• **WHAT TO WORK ON**
Print each line of the listing once more, precisely as given.

===== GIVEN MATERIAL =====

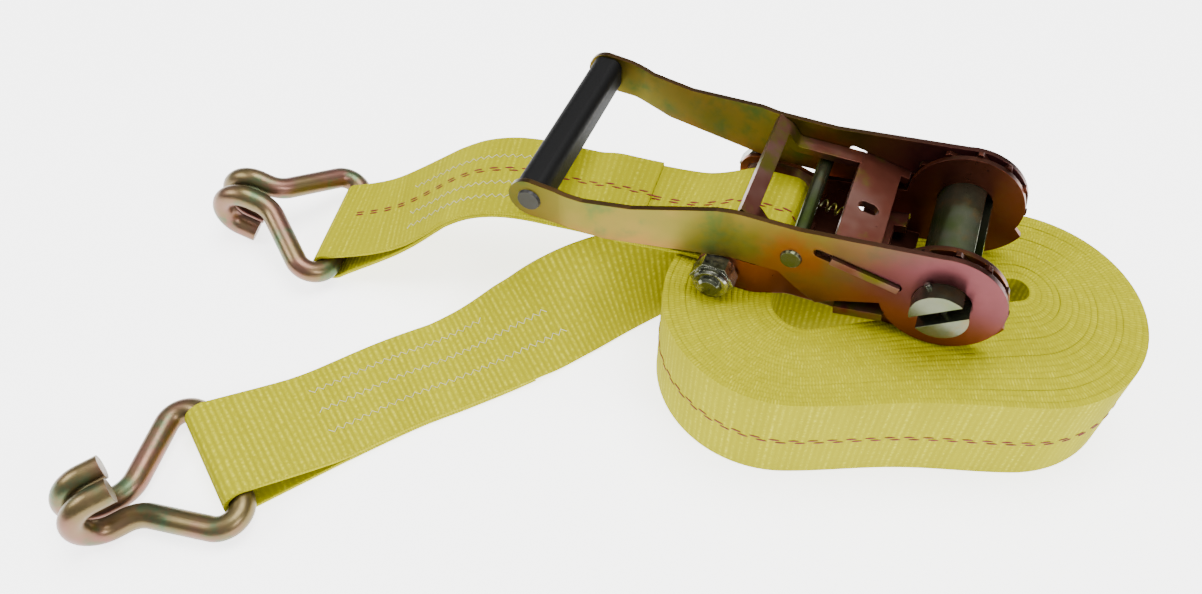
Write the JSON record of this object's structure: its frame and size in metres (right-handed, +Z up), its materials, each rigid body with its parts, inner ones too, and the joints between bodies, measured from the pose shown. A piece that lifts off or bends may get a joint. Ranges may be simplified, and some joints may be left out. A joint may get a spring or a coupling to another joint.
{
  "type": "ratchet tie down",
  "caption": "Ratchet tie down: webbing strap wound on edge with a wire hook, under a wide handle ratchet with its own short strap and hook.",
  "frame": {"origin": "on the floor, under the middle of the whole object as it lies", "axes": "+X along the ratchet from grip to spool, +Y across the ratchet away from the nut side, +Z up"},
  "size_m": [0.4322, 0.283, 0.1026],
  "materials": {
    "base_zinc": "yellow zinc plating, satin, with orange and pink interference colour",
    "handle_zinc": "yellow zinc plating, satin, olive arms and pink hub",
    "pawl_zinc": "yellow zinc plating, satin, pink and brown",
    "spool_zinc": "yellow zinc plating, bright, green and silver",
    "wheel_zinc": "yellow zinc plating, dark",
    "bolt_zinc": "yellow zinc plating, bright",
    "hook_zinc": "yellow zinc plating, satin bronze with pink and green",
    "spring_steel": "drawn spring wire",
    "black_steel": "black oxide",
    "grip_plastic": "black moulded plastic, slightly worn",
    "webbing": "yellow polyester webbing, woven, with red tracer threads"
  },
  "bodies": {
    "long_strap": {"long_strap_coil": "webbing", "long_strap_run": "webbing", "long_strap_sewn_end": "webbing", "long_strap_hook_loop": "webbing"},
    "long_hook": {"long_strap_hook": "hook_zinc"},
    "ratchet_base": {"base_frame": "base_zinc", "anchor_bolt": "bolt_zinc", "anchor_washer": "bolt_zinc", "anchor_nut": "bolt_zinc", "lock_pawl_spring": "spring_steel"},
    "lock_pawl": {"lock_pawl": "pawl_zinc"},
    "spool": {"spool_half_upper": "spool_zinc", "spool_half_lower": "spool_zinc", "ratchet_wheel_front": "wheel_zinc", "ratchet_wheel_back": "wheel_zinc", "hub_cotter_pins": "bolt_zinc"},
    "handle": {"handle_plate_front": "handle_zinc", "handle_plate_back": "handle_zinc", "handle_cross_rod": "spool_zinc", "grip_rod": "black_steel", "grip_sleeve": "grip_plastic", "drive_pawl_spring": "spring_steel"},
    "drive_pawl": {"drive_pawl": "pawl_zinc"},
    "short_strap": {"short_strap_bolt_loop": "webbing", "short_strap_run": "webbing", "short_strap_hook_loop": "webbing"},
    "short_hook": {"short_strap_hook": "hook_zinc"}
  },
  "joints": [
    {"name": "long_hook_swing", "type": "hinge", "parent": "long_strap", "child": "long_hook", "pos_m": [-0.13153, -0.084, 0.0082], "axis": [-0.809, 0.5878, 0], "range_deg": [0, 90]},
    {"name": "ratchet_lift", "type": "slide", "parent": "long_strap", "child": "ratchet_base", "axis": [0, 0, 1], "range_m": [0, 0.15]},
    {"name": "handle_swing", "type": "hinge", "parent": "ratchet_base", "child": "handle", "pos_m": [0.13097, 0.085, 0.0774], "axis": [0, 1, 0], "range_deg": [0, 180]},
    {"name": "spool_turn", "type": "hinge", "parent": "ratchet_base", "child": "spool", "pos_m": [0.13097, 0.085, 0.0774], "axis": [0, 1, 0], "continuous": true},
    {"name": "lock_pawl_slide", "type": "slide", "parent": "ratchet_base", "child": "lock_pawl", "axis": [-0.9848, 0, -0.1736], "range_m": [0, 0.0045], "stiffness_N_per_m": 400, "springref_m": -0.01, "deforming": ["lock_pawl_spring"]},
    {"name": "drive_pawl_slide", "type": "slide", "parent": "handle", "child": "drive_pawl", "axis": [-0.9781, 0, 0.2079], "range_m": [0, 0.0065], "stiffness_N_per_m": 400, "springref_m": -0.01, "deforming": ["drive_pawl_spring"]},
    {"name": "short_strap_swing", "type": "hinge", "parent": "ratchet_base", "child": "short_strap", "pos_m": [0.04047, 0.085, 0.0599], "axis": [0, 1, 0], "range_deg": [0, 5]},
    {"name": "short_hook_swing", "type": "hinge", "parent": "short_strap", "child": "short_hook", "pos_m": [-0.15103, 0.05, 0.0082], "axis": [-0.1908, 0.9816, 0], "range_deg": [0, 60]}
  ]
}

=====

• **EXERCISE OUTPUT**
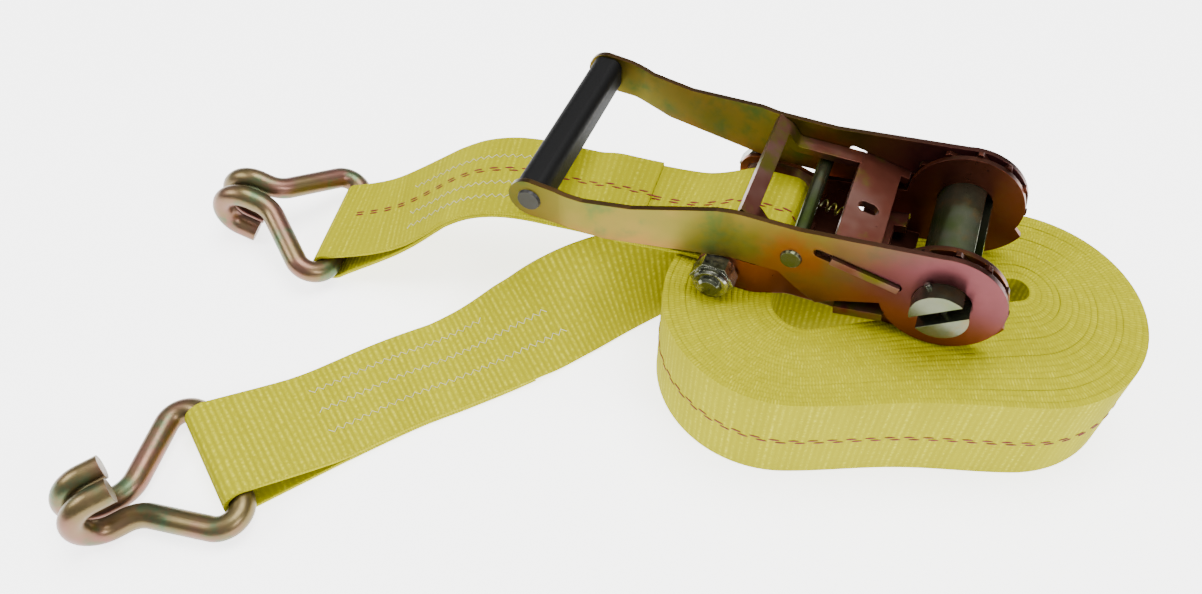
Write the JSON record of this object's structure: its frame and size in metres (right-handed, +Z up), its materials, each rigid body with its parts, inner ones too, and the joints between bodies, measured from the pose shown. A piece that lifts off or bends may get a joint. Ranges may be simplified, and some joints may be left out. A joint may get a spring or a coupling to another joint.
{
  "type": "ratchet tie down",
  "caption": "Ratchet tie down: webbing strap wound on edge with a wire hook, under a wide handle ratchet with its own short strap and hook.",
  "frame": {"origin": "on the floor, under the middle of the whole object as it lies", "axes": "+X along the ratchet from grip to spool, +Y across the ratchet away from the nut side, +Z up"},
  "size_m": [0.4322, 0.283, 0.1026],
  "materials": {
    "base_zinc": "yellow zinc plating, satin, with orange and pink interference colour",
    "handle_zinc": "yellow zinc plating, satin, olive arms and pink hub",
    "pawl_zinc": "yellow zinc plating, satin, pink and brown",
    "spool_zinc": "yellow zinc plating, bright, green and silver",
    "wheel_zinc": "yellow zinc plating, dark",
    "bolt_zinc": "yellow zinc plating, bright",
    "hook_zinc": "yellow zinc plating, satin bronze with pink and green",
    "spring_steel": "drawn spring wire",
    "black_steel": "black oxide",
    "grip_plastic": "black moulded plastic, slightly worn",
    "webbing": "yellow polyester webbing, woven, with red tracer threads"
  },
  "bodies": {
    "long_strap": {"long_strap_coil": "webbing", "long_strap_run": "webbing", "long_strap_sewn_end": "webbing", "long_strap_hook_loop": "webbing"},
    "long_hook": {"long_strap_hook": "hook_zinc"},
    "ratchet_base": {"base_frame": "base_zinc", "anchor_bolt": "bolt_zinc", "anchor_washer": "bolt_zinc", "anchor_nut": "bolt_zinc", "lock_pawl_spring": "spring_steel"},
    "lock_pawl": {"lock_pawl": "pawl_zinc"},
    "spool": {"spool_half_upper": "spool_zinc", "spool_half_lower": "spool_zinc", "ratchet_wheel_front": "wheel_zinc", "ratchet_wheel_back": "wheel_zinc", "hub_cotter_pins": "bolt_zinc"},
    "handle": {"handle_plate_front": "handle_zinc", "handle_plate_back": "handle_zinc", "handle_cross_rod": "spool_zinc", "grip_rod": "black_steel", "grip_sleeve": "grip_plastic", "drive_pawl_spring": "spring_steel"},
    "drive_pawl": {"drive_pawl": "pawl_zinc"},
    "short_strap": {"short_strap_bolt_loop": "webbing", "short_strap_run": "webbing", "short_strap_hook_loop": "webbing"},
    "short_hook": {"short_strap_hook": "hook_zinc"}
  },
  "joints": [
    {"name": "long_hook_swing", "type": "hinge", "parent": "long_strap", "child": "long_hook", "pos_m": [-0.13153, -0.084, 0.0082], "axis": [-0.809, 0.5878, 0], "range_deg": [0, 90]},
    {"name": "ratchet_lift", "type": "slide", "parent": "long_strap", "child": "ratchet_base", "axis": [0, 0, 1], "range_m": [0, 0.15]},
    {"name": "handle_swing", "type": "hinge", "parent": "ratchet_base", "child": "handle", "pos_m": [0.13097, 0.085, 0.0774], "axis": [0, 1, 0], "range_deg": [0, 180]},
    {"name": "spool_turn", "type": "hinge", "parent": "ratchet_base", "child": "spool", "pos_m": [0.13097, 0.085, 0.0774], "axis": [0, 1, 0], "continuous": true},
    {"name": "lock_pawl_slide", "type": "slide", "parent": "ratchet_base", "child": "lock_pawl", "axis": [-0.9848, 0, -0.1736], "range_m": [0, 0.0045], "stiffness_N_per_m": 400, "springref_m": -0.01, "deforming": ["lock_pawl_spring"]},
    {"name": "drive_pawl_slide", "type": "slide", "parent": "handle", "child": "drive_pawl", "axis": [-0.9781, 0, 0.2079], "range_m": [0, 0.0065], "stiffness_N_per_m": 400, "springref_m": -0.01, "deforming": ["drive_pawl_spring"]},
    {"name": "short_strap_swing", "type": "hinge", "parent": "ratchet_base", "child": "short_strap", "pos_m": [0.04047, 0.085, 0.0599], "axis": [0, 1, 0], "range_deg": [0, 5]},
    {"name": "short_hook_swing", "type": "hinge", "parent": "short_strap", "child": "short_hook", "pos_m": [-0.15103, 0.05, 0.0082], "axis": [-0.1908, 0.9816, 0], "range_deg": [0, 60]}
  ]
}